Certainly, the scale and number of high school proms across the entire UK have erupted. Prom dresses are now said to cost an average of £220 – plus around twice that for accessories and beauty treatments. Nationwide, around £90 million is spent in the UK each year on prom-related outfits, styling and extras like hire cars.

Lesley Christie of bespoke bridal and eveningwear specialist Christie Couture in Clarkston says there’s been a definite increase in prom spending. “You have hundreds of girls all looking at dresses at the same time, so their parents will pay more to find them something unique.

“My most expensive dress is £250, but it’s not unusual for people to spend £400 to £700. There are people who have spent up to £900 on a prom dress.

“But at the same time, plenty go to TK Maxx and pick up a dress for a fraction of the cost.

“To be honest, that’s almost nicer - there’s almost a stereotypical prom look, and all the girls can end up looking the same.”

She has sympathy with parents who, caught in the emotion of seeing children morph into young men and women, can easily find themselves forking out over the odds.

And she is braced for what may be ahead with her own daughter, Cameron, 11, who is currently looking forward to Giffnock Primary’s P7 end of term ceilidh. “It’s not called a prom,” she adds. “Because it’s a ceilidh there’s a feeling that it’s not about getting dressed to excess.

“She’ll wear white plimsols and white knee socks and an ‘Alice in Wonderland’ dress from Monsoon.

“I’m not saying she won’t be in full prom mode when she leaves high school, but right now she’s a child.”

Yet there is evidence that some primary school end of term discos have evolved into red carpet parties, with 12-year-old girls in off-the-shoulder cocktail frocks, full makeup and tottering on towering heels.

It certainly doesn’t get more extreme than the incident in 2010, when East Renfrewshire Council rejected a request to land a helicopter in the grounds of Mearns Primary in Newton Mearns.

At Exquisite Limousines in Dunfermline, the fleet of four Californian built stretch limos are currently polished to perfection, tinted windows and mirrored ceiling streak-free, interior disco lights and sound system tested and ready for the next prom run.

In the past they would ferry groomed high school leavers to local hotels, these days it’s more likely to be giggling gangs of P7s. “There’s been a vast reduction in the amount of high school prom bookings,” says a spokesman. “Now, it’s more primary school kids. It’s just 10% high school and 90% primary school proms.”

But for older teens, there’s no denying the excitement of the high school prom. Last week Katie Hamilton, 17, and friends from Douglas Academy were among the countless Scottish S5 and S6 pupils who dressed to the nines and partied away their final school hours.

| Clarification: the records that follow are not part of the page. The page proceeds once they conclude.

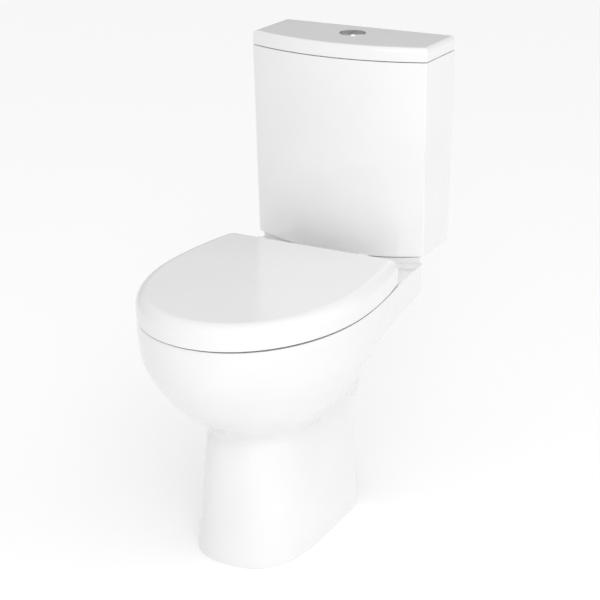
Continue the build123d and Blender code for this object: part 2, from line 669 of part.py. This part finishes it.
# ---- seat --------------------------------------------------------------------------
SEAT_EDGE = 19.0           # rounding of the lid's upper edge
RING_INSET = 7.0
RING_REAR = 231.0
LUG_R = 8.0
RING_LUG_X = (52.0, 68.0)
LID_LUG_X = (87.0, 103.0)
POST_R = 7.5


def seat_outline(inset=0.0, rear=SEAT_REAR, corner=22.0):
    """D-shaped outline: elliptical front, gently narrowing sides, straight rear."""
    half = SEAT_HALF - inset
    rear_half = half * sqrt(1 - ((PAN_WIDEST - rear - inset) / 366.0) ** 2)
    return egg(half, DEPTH - inset, rear_half, rear + inset, corner=corner - inset / 2,
               fullness=2.05, lean=0.23)


def across(x_range, distance, z, radius, **options):
    """Cylinder along X between two x values, on both sides of the middle."""
    middle = (x_range[0] + x_range[1]) / 2
    with Locations(at(middle, distance, z), at(-middle, distance, z)):
        Cylinder(radius, x_range[1] - x_range[0], rotation=(0, 90, 0), **options)


def lid_slab(inset, bottom):
    """Block of the lid's outline, set in at the sides and the top, upper edge rounded."""
    with BuildPart() as slab:
        with BuildSketch(level(bottom)):
            add(seat_outline(inset))
        extrude(amount=SEAT_TOP - inset - bottom)
        fillet(slab.faces().sort_by(Axis.Z)[-1].edges(), SEAT_EDGE - inset)
    return slab.part


with BuildPart() as seat_lid:
    add(lid_slab(0.0, SEAT_BOTTOM))
    add(lid_slab(LID_SHELL, SEAT_BOTTOM - 1), mode=Mode.SUBTRACT)
    # bevel under the rear edge, so that it swings clear of the rim
    with BuildSketch(Plane.YZ):
        with BuildLine():
            Polyline((from_wall(203), 426.6), (from_wall(211.5), 419.9), (from_wall(203), 419.9),
                     close=True)
        make_face()
    extrude(amount=200, both=True, mode=Mode.SUBTRACT)
    # notch in the rear wall for the hinges
    with Locations(at(0, SEAT_REAR, SEAT_BOTTOM)):
        Box(2 * 112, 30, 2 * 22.5, mode=Mode.SUBTRACT)
    # hinge lugs under the lid
    middle = sum(LID_LUG_X) / 2
    with Locations(at(middle, HINGE_D, (HINGE_Z + 457) / 2), at(-middle, HINGE_D, (HINGE_Z + 457) / 2)):
        Box(LID_LUG_X[1] - LID_LUG_X[0], 2 * LUG_R, 457 - HINGE_Z)
    across(LID_LUG_X, HINGE_D, HINGE_Z, LUG_R)
    across((80, 130), HINGE_D, HINGE_Z, PIN_R + FIT, mode=Mode.SUBTRACT)
finish(seat_lid, "seat_lid")

with BuildPart() as seat_ring:
    with BuildSketch(level(RING_Z)):
        add(seat_outline(RING_INSET, rear=RING_REAR - RING_INSET))
        add(egg(114, 560, 90, 298, corner=50.0), mode=Mode.SUBTRACT)
    extrude(amount=RING_TOP - RING_Z)
    fillet(seat_ring.faces().sort_by(Axis.Z)[-1].edges(), 6.0)
    middle = sum(RING_LUG_X) / 2
    for x in (middle, -middle):
        with Locations(at(x, (HINGE_D + RING_REAR + 8) / 2, HINGE_Z)):
            Box(RING_LUG_X[1] - RING_LUG_X[0], RING_REAR + 8 - HINGE_D, 2 * LUG_R - 2)
    across(RING_LUG_X, HINGE_D, HINGE_Z, LUG_R - 1)
    across((45, 75), HINGE_D, HINGE_Z, PIN_R + FIT, mode=Mode.SUBTRACT)
finish(seat_ring, "seat_ring")

finish(stack([(85, 552), (-85, 552), (140, 300), (-140, 300)], (8, 0, RIM_Z + 0.3, RING_Z)),
       "ring_buffers")
finish(stack([(85, 545), (-85, 545), (135, 320), (-135, 320)],
             (7, 0, RING_TOP + 0.3, SEAT_TOP - LID_SHELL - 0.05)), "lid_buffers")

with BuildPart() as hinge_base_caps:
    with Locations([at(x, d, 419.9) for x, d in HINGE_PLACES]):
        Cylinder(19, 1.8)
    fillet(hinge_base_caps.faces().filter_by(Plane.XY).group_by(Axis.Z)[-1].edges(), 1.0)
finish(hinge_base_caps, "hinge_base_caps")

with BuildPart() as hinge_posts:
    with Locations([at(x, d, (420.8 + HINGE_Z) / 2) for x, d in HINGE_PLACES]):
        Cylinder(POST_R, HINGE_Z - 420.8)
    across((HINGE_X - POST_R, HINGE_X + POST_R), HINGE_D, HINGE_Z, POST_R)
    across((HINGE_X - 12, HINGE_X + 12), HINGE_D, HINGE_Z, PIN_R, mode=Mode.SUBTRACT)
finish(hinge_posts, "hinge_posts")

with BuildPart() as hinge_pins:
    across((50, 126), HINGE_D, HINGE_Z, PIN_R)
finish(hinge_pins, "hinge_pins")

with BuildPart() as hinge_dampers:
    across((104, 128), HINGE_D, HINGE_Z, 7.0)
    across((104, 126), HINGE_D, HINGE_Z, PIN_R, mode=Mode.SUBTRACT)
finish(hinge_dampers, "hinge_dampers")

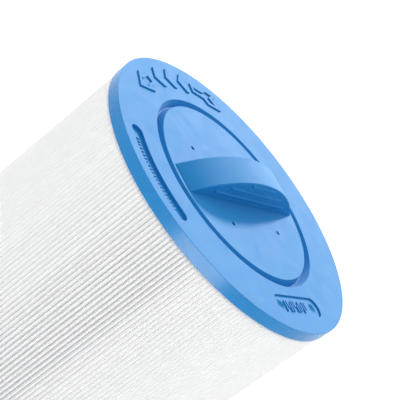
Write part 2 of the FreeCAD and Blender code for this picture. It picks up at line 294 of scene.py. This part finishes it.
def make_pleats():
    rng = random.Random(7)
    sway = smooth_random(N, 5, 0.00010, rng)      # sideways lean of each tip along its height
    dip = [abs(rng.gauss(0, 0.00006)) for _ in range(N)]   # how far each tip stays inside
    fat = [rng.uniform(-0.00003, 0.00003) for _ in range(N)]
    bulge = smooth_random(N, 4, 0.00003, rng)
    shut = [rng.uniform(0.0014, 0.0023) for _ in range(N)]  # depth where neighbours meet

    def angle(r, s):
        a = (SEAM_HALF + T) / r
        return seam_a + a + (2 * math.pi - 2 * a) * s / N

    def ease(x):
        x = min(1.0, max(0.0, x))
        return x * x * (3 - 2 * x)

    # chosen to match the picture: the photograph's grey band, probably an effect of its
    # lighting, is reproduced by letting some pleats stand open and others lie closer
    for k in range(N):
        az = math.degrees(angle(R1, k + 0.5)) % 360
        shut[k] *= 0.75 + 0.55 * ease((az - 186) / 18) - 0.75 * ease((az - 209) / 11) + 0.20 * ease((az - 290) / 30)

    def pitch(r):
        return (2 * math.pi * r - 2 * (SEAM_HALF + T)) / N

    def flank(r, wo, deep, bl):
        """Half the pleat's width at radius r: it swells from its fold until it meets its
        neighbour at the depth given."""
        full = pitch(r) / 2 - 0.00003
        f = min(1.0, max(0.0, (R1 - r - wo * 0.6) / deep))
        return min(full, wo + (full - wo) * (1 - (1 - f) ** 0.62) + bl * (1 - f))

    def lines(zf):
        """Outer and inner line of the sheet's section, from one seam face to the other:
        lists of (x, y) and the unrolled length at each point."""
        outer, inner, length = [], [], []
        run = 0.0

        def put(ro, so, to, ri, si, ti):
            """Point at radius r, pleat position s, plus a sideways distance t."""
            ao = angle(ro, so) + to / ro
            ai = angle(ri, si) + ti / ri
            outer.append((ro * math.cos(ao), ro * math.sin(ao)))
            inner.append((ri * math.cos(ai), ri * math.sin(ai)))

        ends = 1.0 - abs(2 * zf - 1) ** 6 * 0.6     # the potting holds the ends straight
        # adhesive that rose between the folds keeps the valleys shallow beside the caps
        rise = 1.0 - 0.55 * math.exp(-(Z1 - Z0) * min(zf, 1 - zf) / 0.0045)
        depths = (0.0007, 0.0013, 0.0019, 0.0028, 0.0250)
        # first sheet: it lies along the seam from the outer edge inwards
        for r in (R1 - 0.0004, *(R1 - d for d in depths)):
            put(r, 0, 0.00006, r, 0, 0.00006 + T)
        for k in range(N):
            sw = pick(sway[k], zf) * ends
            bl = pick(bulge[k], zf) * ends
            tip = R1 - dip[k] * (0.4 + 0.6 * ends)
            wo = 0.00034 + fat[k]                   # half width of the fold, outside
            s = k + 0.5
            # inner fold before the pleat
            ph = pitch(R0) / 2
            put(R0 + 0.00045, s, -ph + 0.00006, R0 + 0.0001, s, -ph)
            put(R0 + 0.00045, s, -ph + 0.00010, R0 + 0.0002, s, -ph + T * 0.9)
            for r in (R1 - d for d in depths[::-1]):
                half = flank(r, wo, shut[k] * rise, bl)
                lean = sw * max(0.0, 1 - (R1 - r) / 0.02)
                put(r, s, lean - half, r, s, lean - half + T)
            for q in (-90, -50, 0, 50, 90):
                c, sn = math.cos(math.radians(q)), math.sin(math.radians(q))
                rr = tip - wo + wo * c
                ri = tip - wo + (wo - T) * c
                put(rr, s, sw + wo * sn, ri, s, sw + (wo - T) * sn)
            for r in (R1 - d for d in depths):
                half = flank(r, wo, shut[k] * rise, bl)
                lean = sw * max(0.0, 1 - (R1 - r) / 0.02)
                put(r, s, lean + half, r, s, lean + half - T)
            put(R0 + 0.00045, s, ph - 0.00010, R0 + 0.0002, s, ph - T * 0.9)
        put(R0 + 0.00045, N, -0.00006, R0 + 0.0001, N, 0)
        for r in (*(R1 - d for d in depths[::-1]), R1 - 0.0004):
            put(r, N, -0.00006, r, N, -0.00006 - T)
        length.append(0.0)
        for a, b in zip(outer, outer[1:]):
            run += math.hypot(b[0] - a[0], b[1] - a[1])
            length.append(run)
        return outer, inner, length

    verts, uvs = [], []
    levels = []
    n = 0
    for i in range(SEG + 1):
        zf = LEVELS[i]
        z = Z0 + (Z1 - Z0) * zf
        outer, inner, length = lines(zf)
        n = len(outer)
        base = len(verts)
        verts.extend((x, y, z) for x, y in outer)
        verts.extend((x, y, z) for x, y in inner)
        if i == 0:
            flat = length
        levels.append(base)
    faces, fuv, cap = [], [], []

    def quad(a, b, c, d, ua, ub, uc, ud, flat_face=False):
        faces.append((a, b, c, d))
        fuv.append((ua, ub, uc, ud))
        cap.append(flat_face)

    for i in range(SEG):
        l0, l1 = levels[i], levels[i + 1]
        v0, v1 = (Z1 - Z0) * LEVELS[i], (Z1 - Z0) * LEVELS[i + 1]
        for j in range(n - 1):
            u0, u1 = flat[j], flat[j + 1]
            quad(l0 + j, l0 + j + 1, l1 + j + 1, l1 + j, (u0, v0), (u1, v0), (u1, v1), (u0, v1))
            a, b, c, d = l0 + n + j, l0 + n + j + 1, l1 + n + j + 1, l1 + n + j
            quad(b, a, d, c, (u1, v0), (u0, v0), (u0, v1), (u1, v1))
        for j, flip in ((0, True), (n - 1, False)):
            a, b, c, d = l0 + j, l0 + n + j, l1 + n + j, l1 + j
            q = (a, b, c, d) if not flip else (b, a, d, c)
            quad(*q, (flat[j], v0), (flat[j] + T, v0), (flat[j] + T, v1), (flat[j], v1), True)
    for l, flip in ((levels[0], True), (levels[-1], False)):
        for j in range(n - 1):
            a, b, c, d = l + j, l + j + 1, l + n + j + 1, l + n + j
            q = (a, b, c, d) if not flip else (d, c, b, a)
            quad(*q, (flat[j], 0), (flat[j + 1], 0), (flat[j + 1], T), (flat[j], T), True)
    me = bpy.data.meshes.new("pleats")
    me.from_pydata(verts, [], faces)
    layer = me.uv_layers.new(name="sheet")
    co = [c for q in fuv for uv in q for c in uv]
    layer.data.foreach_set("uv", co)
    me.polygons.foreach_set("use_smooth", [not c for c in cap])
    me.validate()
    me.update()
    o = bpy.data.objects.new("pleated_sheet", me)
    SC.collection.objects.link(o)
    return o


pleats = make_pleats()
pleats.data.materials.append(media_material("spun_bonded_media"))
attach(pleats, "root")
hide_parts("pleated_media")

# ---------------------------------------------------------------- floor, lights
bpy.ops.mesh.primitive_plane_add(size=30.0, location=(0, 0, 0))
floor = bpy.context.object
floor.name = "floor"
fmat, t = new_mat("pale_floor")
out = t.add("ShaderNodeOutputMaterial")
bs = t.add("ShaderNodeBsdfPrincipled")
bs.inputs["Base Color"].default_value = (0.94, 0.94, 0.94, 1)
bs.inputs["Roughness"].default_value = 0.9
bs.inputs["Specular IOR Level"].default_value = 0.1
t.link(bs.outputs[0], out.inputs["Surface"])
floor.data.materials.append(fmat)

world = bpy.data.worlds.new("studio")
SC.world = world
world.use_nodes = True
t = Tree(world.node_tree)
out = t.add("ShaderNodeOutputWorld")
bg = t.add("ShaderNodeBackground")
bg.inputs["Color"].default_value = (1.0, 1.0, 1.0, 1)
# an even tent of light, with one broad brighter side behind the handle
g = t.add("ShaderNodeTexCoord").outputs["Generated"]
ga, ge = math.radians(25.0), math.radians(20.0)
dot = t.add("ShaderNodeVectorMath", operation="DOT_PRODUCT")
dot.inputs[1].default_value = (math.cos(ga) * math.cos(ge), math.sin(ga) * math.cos(ge), math.sin(ge))
t.link(g, dot.inputs[0])
lobe = t.add("ShaderNodeMapRange", interpolation_type="SMOOTHSTEP")
for k, v in (("From Min", math.cos(math.radians(50))), ("From Max", math.cos(math.radians(16))), ("To Min", 0.0), ("To Max", 0.80)):
    lobe.inputs[k].default_value = v
t.link(dot.outputs["Value"], lobe.inputs["Value"])
sep = t.add("ShaderNodeSeparateXYZ")
t.link(g, sep.inputs[0])
tent = t.math("ADD", 0.65, t.math("MULTIPLY", t.math("MAXIMUM", sep.outputs["Z"], 0.0), 0.30))
t.link(t.math("ADD", tent, lobe.outputs[0]), bg.inputs["Strength"])
t.link(bg.outputs[0], out.inputs["Surface"])


def aim(o, direction):
    """Turn a light so that it shines against the direction."""
    o.rotation_euler = Vector(direction).to_track_quat("Z", "Y").to_euler()


def sun(name, azimuth, elevation, strength, angle):
    data = bpy.data.lights.new(name, "SUN")
    data.energy = strength
    data.angle = math.radians(angle)
    o = bpy.data.objects.new(name, data)
    SC.collection.objects.link(o)
    a, e = math.radians(azimuth), math.radians(elevation)
    aim(o, (math.cos(a) * math.cos(e), math.sin(a) * math.cos(e), math.sin(e)))
    return o


sun("key", 31.0, 28.5, 1.9, 8.0)
# its bare bulb beside the diffuser: only adds to the broad shine of the textured faces
sun("key_shine", 31.0, 28.5, 6.9, 8.0).visible_diffuse = False

def soft_box(name, at, towards, size, power):
    data = bpy.data.lights.new(name, "AREA")
    data.shape = "RECTANGLE"
    data.size, data.size_y = size
    data.energy = power
    o = bpy.data.objects.new(name, data)
    SC.collection.objects.link(o)
    o.location = at
    aim(o, Vector(at) - Vector(towards))
    o.visible_camera = False
    return o


# two low soft boxes on the near side: one shows only as a soft sheen on the cap's wall,
# the other only fills the pleats and the wall with diffuse light
near_wall = (-0.064, -0.0415, Z_FACE - 0.003)
soft_box("sheen_box", (-0.330, -0.305, 0.079), near_wall, (0.33, 0.15), 1.75).visible_diffuse = False
soft_box("fill_box", (-0.50, -0.33, 0.11), near_wall, (0.50, 0.18), 0.30).visible_glossy = False
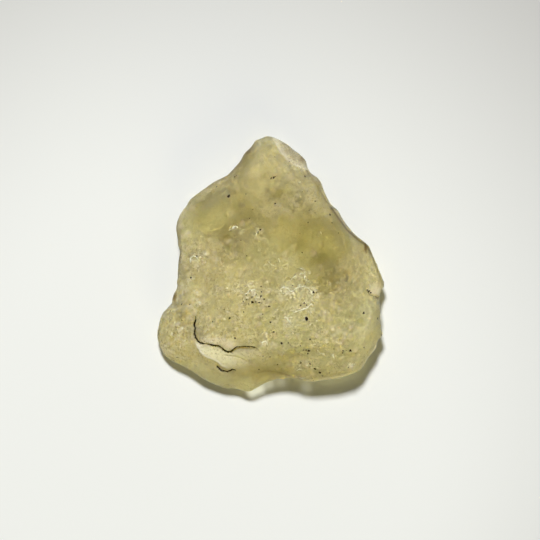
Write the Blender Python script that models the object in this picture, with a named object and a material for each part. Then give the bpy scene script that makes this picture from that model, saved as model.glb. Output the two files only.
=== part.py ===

“There were girls wearing dresses that cost £500 to £600,” she says. “I tried to find a dress for under £100 but there just wasn’t anything that I wanted. I spent around £200, but it was the perfect dress.

“I did my own nails, make-up and tan - I’m not spending £25 on my make up when I can just do it myself.”

The prom at Ingliston Country Club and Hotel cost £60 a head. For parents who waved their children off, the evening perfectly captured that fleeting moment between childhood, school stresses and the edge of adulthood.

“I can’t deny it wasn’t emotional,” says Jan Mackay, whose son, Ciaran, waited in a huge queue of teenagers at Slaters to pick his suit for the Douglas Academy prom.

“The kids were dead excited and it’s at that funny point where they’re no longer schoolkids and on the brink of moving on but not quite there yet.

“It feels like the end of something big and, of course, there’s a degree of hysteria.”

But not all prom nights have to be crushingly expensive. In Edinburgh’s plush five-star Balmoral Hotel, 18-year-old Jayda Puren and her best friend Eve Woehrling, 17, rolled up to the St Thomas of Aquin’s High School prom looking stunning in their second-hand dresses.

“We decided a little while ago to stop buying new clothes to reduce our carbon footprint,” says Jayda. “The most expensive thing was probably my dress, but that was only about £30 or £40.”

Her class of ’19 paid £75 a head for their night out, but Jayda would have been just as happy with something less lavish.

“I would’ve been fine if someone did like a McDonald's run and we all just went off to a public hall to dance and have fun.

“No one even knew what was in the food anyway, it was all so posh. One of my friends spent around £100 on drinks alone, so yeah, ridiculous might be an understatement.”

Prom, she reckons, is a little over-hyped. “That doesn’t mean it’s not going to be fun to dress up and see your friends but I don’t think people get that it’s not all it’s chalked up to be,” she adds.

“Prom for me was just a glorified school disco.”